Interdire le type d'activités auxquelles Aman se livre peut cependant faire une différence. C'est pourquoi j'ai tagué les responsables.

L'article du New York Times donnait l'impression que, premièrement, le Hamas n'était pas au courant de cette réunion, qui a été annoncée sur Facebook, et deuxièmement, que je voulais qu'il soit arrêté.

Normaliser la perversion

Beaucoup de personnes qui ont réagi à l'article étaient en colère parce que moi, journaliste, j'aurais dû soutenir ce qu'elles perçoivent comme la liberté d'expression d'Aman.

Mais c'est mal comprendre à la fois ce que je crois et ce que signifie naître et grandir à Gaza, où la liberté, quelle qu'elle soit, est une denrée précieuse, et où elle nous est avant tout refusée par nos occupants.

Je suis journaliste, oui, mais je suis aussi une Palestinienne qui a été témoin des crimes israéliens toute sa vie.

Je n'oublierai jamais - quand je n'avais que 5 ans – avoir vu à la télévision Muhammad al-Dura mourir dans les bras de son père après avoir été abattu par les soldats israéliens.

Photo


Je n'oublierai jamais le bruit des frappes aériennes qui nous entouraient - tant de fois - avec mes parents et mes frères qui essayaient d'agir comme si ce n’était que l’orage.

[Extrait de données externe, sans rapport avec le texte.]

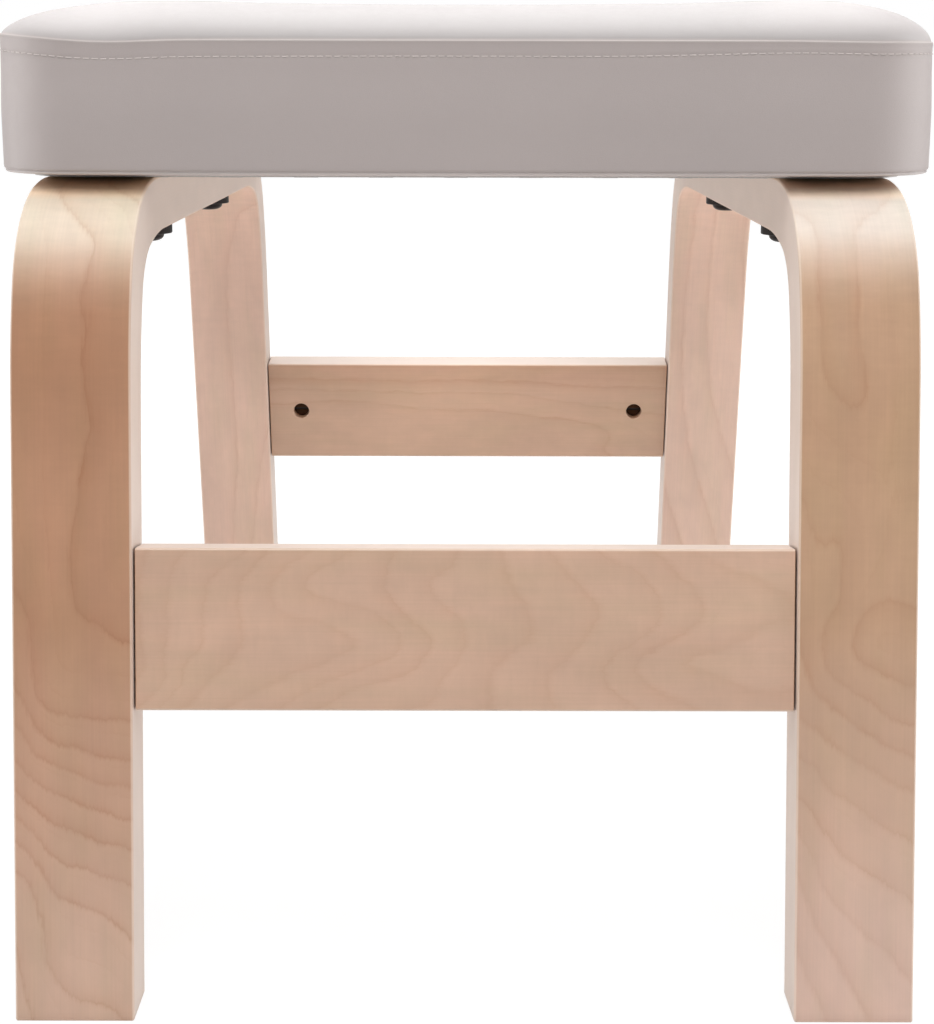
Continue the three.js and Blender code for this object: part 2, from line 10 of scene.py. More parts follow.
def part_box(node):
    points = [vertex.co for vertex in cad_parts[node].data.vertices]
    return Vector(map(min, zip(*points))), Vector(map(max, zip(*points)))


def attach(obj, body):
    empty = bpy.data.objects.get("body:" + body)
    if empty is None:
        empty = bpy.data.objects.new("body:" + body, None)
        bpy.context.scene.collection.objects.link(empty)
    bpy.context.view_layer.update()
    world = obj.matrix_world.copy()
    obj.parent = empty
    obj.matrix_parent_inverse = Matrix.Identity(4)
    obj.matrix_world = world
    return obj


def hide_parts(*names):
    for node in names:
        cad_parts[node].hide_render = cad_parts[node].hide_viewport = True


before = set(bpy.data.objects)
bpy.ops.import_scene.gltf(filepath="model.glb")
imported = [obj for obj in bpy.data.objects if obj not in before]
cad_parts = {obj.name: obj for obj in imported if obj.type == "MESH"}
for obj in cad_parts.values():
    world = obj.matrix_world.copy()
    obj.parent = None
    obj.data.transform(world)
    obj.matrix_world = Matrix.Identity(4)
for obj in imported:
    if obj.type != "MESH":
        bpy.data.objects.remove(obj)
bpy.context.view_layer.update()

J'ai vécu sous un blocus interminable, j'ai survécu à deux guerres d'agression (j'étais en dehors de Gaza lors de l'attaque de 2012) et j'ai couvert la Grande Marche du Retour, où les gens ont été utilisés comme cibles d'entraînement, leurs vies et leurs membres détruits par des tireurs d'élite chaque semaine.

Je crois que le pire pêché qu'un Palestinien puisse commettre est la normalisation.

Je sais que ce qui s'est passé peut affecter ma carrière future, mes relations avec les organisations internationales avec lesquelles j'ai déjà travaillé, et même ma présence en ligne. J'ai déjà été virée de quelques groupes de journalisme en ligne.

Mais j'ai aussi reçu beaucoup de soutien de la part de Palestiniens, de gens ordinaires, de journalistes et de militants politiques.

Et à ceux qui demandent comment on peut parvenir à une solution et à la paix sans "dialogue", la réponse est simple : la paix commencera lorsque l'occupation prendra fin.